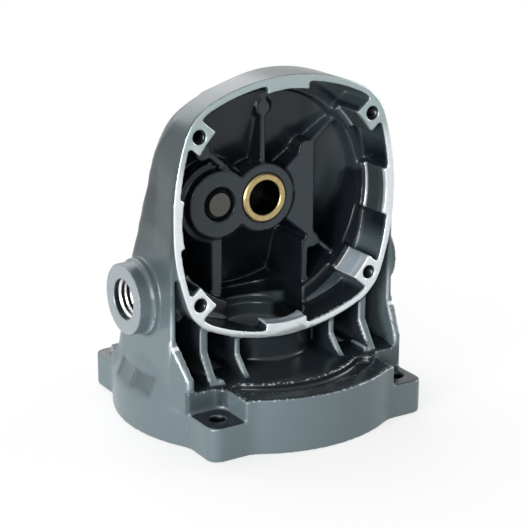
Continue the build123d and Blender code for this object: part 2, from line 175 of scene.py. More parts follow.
# %% White that keeps the shadow
white = bpy.data.materials.new("white_floor")
white.use_nodes = True
floor_tree = white.node_tree
nodes, links = floor_tree.nodes, floor_tree.links
pale = nodes["Principled BSDF"]
pale.inputs["Base Color"].default_value = (0.92, 0.92, 0.92, 1)
pale.inputs["Roughness"].default_value = 0.9
pale.inputs["Specular IOR Level"].default_value = 0.1
glow = nodes.new("ShaderNodeEmission")
glow.inputs["Color"].default_value = (1, 1, 1, 1)
distance = nodes.new("ShaderNodeVectorMath")
distance.operation = "LENGTH"
links.new(nodes.new("ShaderNodeTexCoord").outputs["Object"], distance.inputs[0])
share = fade(floor_tree, distance.outputs["Value"], SHADOW_STARTS, SHADOW_ENDS, WHITE_NEAR_PART, 1.0)
either = nodes.new("ShaderNodeMixShader")
links.new(math_node(floor_tree, "MULTIPLY", share, seen_by(floor_tree)), either.inputs["Fac"])
links.new(pale.outputs[0], either.inputs[1])
links.new(glow.outputs[0], either.inputs[2])
links.new(either.outputs[0], nodes["Material Output"].inputs["Surface"])
floor_mesh.materials.append(white)
print("floor laid")

# %% [markdown]
# ## The casting
# The solid has sharp corners where the real casting has small radii everywhere: molten metal doesn't
# fill a sharp corner, and the die wears round. A bevel on every edge would break up on the short
# edges of this shape. A voxel remesh gives an even skin instead, which can then be smoothed.

# %% Even skin
def evaluated_copy(obj, name):
    """A new mesh with the modifiers of obj worked in."""
    graph = bpy.context.evaluated_depsgraph_get()
    made = bpy.data.meshes.new_from_object(obj.evaluated_get(graph))
    made.name = name
    return made


VOXEL = 0.00047
casting = bpy.data.objects.new("casting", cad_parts["housing"].data.copy())
scene.collection.objects.link(casting)
remesh = casting.modifiers.new("even_skin", "REMESH")
remesh.mode = "VOXEL"
remesh.voxel_size = VOXEL
skin = evaluated_copy(casting, "casting")
casting.modifiers.clear()
casting.data = skin
print("skin:", len(skin.vertices), "points", len(skin.polygons), "faces")

# %% [markdown]
# ## Rounding
# Each round moves every point part of the way to the middle of its neighbours. Inner corners move
# most, because the metal fills them, and outer edges less. Points that a cutter has faced, on the
# rim and the register, keep still and stay sharp, and the bosses for the side handles nearly so.
# Blender's own Smooth modifier treats inner and outer corners alike. The arrays make this quick:
# all edges are handled at once.

# %% Points and edges as arrays
count = len(skin.vertices)
points = np.empty(count * 3)
skin.vertices.foreach_get("co", points)
points = points.reshape(-1, 3)
ends = np.empty(len(skin.edges) * 2, dtype=np.int64)
skin.edges.foreach_get("vertices", ends)
ends = ends.reshape(-1, 2)
valence = np.bincount(ends.ravel(), minlength=count).astype(float)


def neighbour_sum(values, edges):
    """The sum over each point's neighbours along some edges, for an array of columns."""
    total = np.empty_like(values)
    for k in range(values.shape[1]):
        total[:, k] = (np.bincount(edges[:, 0], values[edges[:, 1], k], count)
                       + np.bincount(edges[:, 1], values[edges[:, 0], k], count))
    return total


def neighbour_mean(values):
    """The mean of each point's neighbours."""
    return neighbour_sum(values, ends) / valence[:, None]


def point_normals():
    """The skin's normal at each point."""
    flat = np.empty(count * 3)
    skin.vertices.foreach_get("normal", flat)
    return flat.reshape(-1, 3)


print("arrays of", count, "points and", len(ends), "edges")

# %% Where the cutter went
SPINDLE_Z = 0.0752
RIM_Y = -0.021
RIM_FOOT_Z = 0.029
RIM_DEPTH = 0.0004
REGISTER_R = 0.0403
REGISTER_HALF = 0.0006
REGISTER_DEPTH = 0.0122

from_spindle = np.hypot(points[:, 0], points[:, 2] - SPINDLE_Z)
on_rim = (points[:, 1] < RIM_Y + RIM_DEPTH) & (points[:, 2] > RIM_FOOT_Z)
on_register = ((np.abs(from_spindle - REGISTER_R) < REGISTER_HALF)
               & (points[:, 1] < RIM_Y + REGISTER_DEPTH))
milled = on_rim | on_register
print("milled points:", int(milled.sum()), "of", count)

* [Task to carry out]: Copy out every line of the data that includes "this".

* [Answer to the task]:
Continue the build123d and Blender code for this object: part 2, from line 175 of scene.py. More parts follow.
# edges of this shape. A voxel remesh gives an even skin instead, which can then be smoothed.
# Blender's own Smooth modifier treats inner and outer corners alike. The arrays make this quick:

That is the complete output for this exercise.